Keempat, menjanjikan sesuatu sebagai jalan memudahkan pelepasan paksa tanah adat. Kerap terdengar cerita dan pengakuan dari komunitas adat di sekitar area korporasi sawit yang menyerahkan tanah adat karena diimingi-imingi janji berupa uang, jabatan, pekerjaan, perempuan, hingga jalan-jalan ke Jawa.
Kerusakan di Berbagai Aspek dan Wilayah
Arie Rompas, Ketua Tim Kampanye Hutan Greenpeace Indonesia mengatakan kondisi koruptif tersebut menjadi legitimasi bagi proses eksklusi dan marginalisasi atau penyingkiran masyarakat adat di sekitar perkebunan sawit di Papua dan Papua Barat.
Ia mengatakan, akibat dari empat modus tersebut, tiga komunitas suku adat di Papua terancam. Komunitas Suku Yeinan di Merauke, misalnya, mengalami kerusakan sistem tenurial adat yang sebelumnya menjadi penopang hidup antara masyarakat dengan alam. Berikutnya, suap kepada warga yang terpengaruh membuat kesakralan nilai dan makna totem mulai tergerus. Padahal totem bermakna sebagai sejenis keyakinan atau agama. Luntur dan rusaknya totem, kata Arie, berakibat lebih jauh pada lunturnya kesucian atas makna tanah dan alam mereka.
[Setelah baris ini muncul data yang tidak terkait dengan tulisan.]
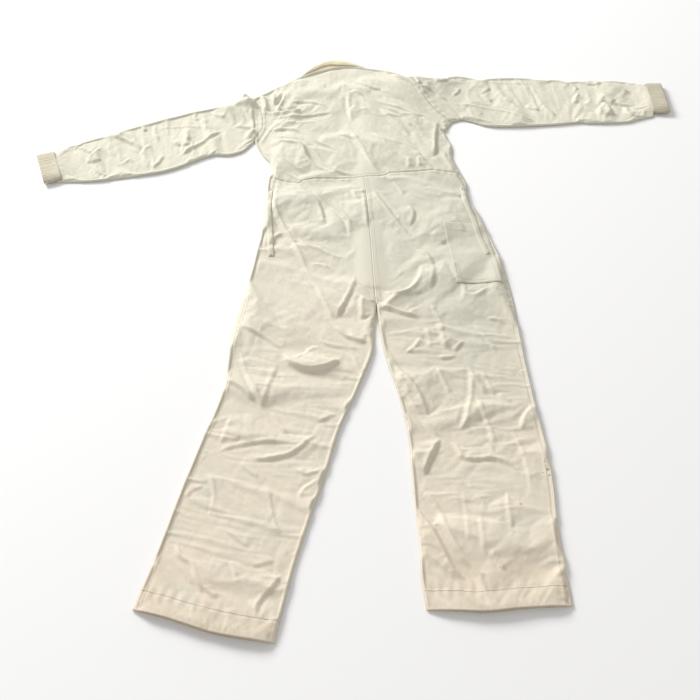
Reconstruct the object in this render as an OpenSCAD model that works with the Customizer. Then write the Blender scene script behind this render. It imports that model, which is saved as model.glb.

Baca juga: Limbah Domestik dan Sampah Plastik Turunkan Kualitas Air Kali Surabaya
Sementara di Lembah Kebar, Tambrauw, Papua Barat, Suku Mpur berkisah tentang mulai rusaknya lanskap ekologis savana yang khas dengan beragam biodiversitas lokalnya. Hal tersebut terjadi setelah korporasi sawit dan jagung beroperasi. Burung Warsia dan Rumput Kebar, dua spesies endemis dan ternama juga perlahan menghilang. Padahal warga telah lama menjalin hubungan yang intim dengan ruang hidup mereka tersebut.
Berikutnya di bantaran Sungai Digul, Suku Auyu mesti meratapi hancurnya sumber identitas mereka, yakni ekosistem dusun atau kampung adat (Naso-Yoso) dengan segenap ikatan kompleks sosial, ekonomi, dan ekologi. Hilangnya ekosistem hutan dan tercemarnya sungai besar tempat kehidupan masyarakat adat memberi pengaruh kuat bagi runtuhnya ketahanan hidup yang selama ratusan tahun kokoh dimiliki Suku Auyu.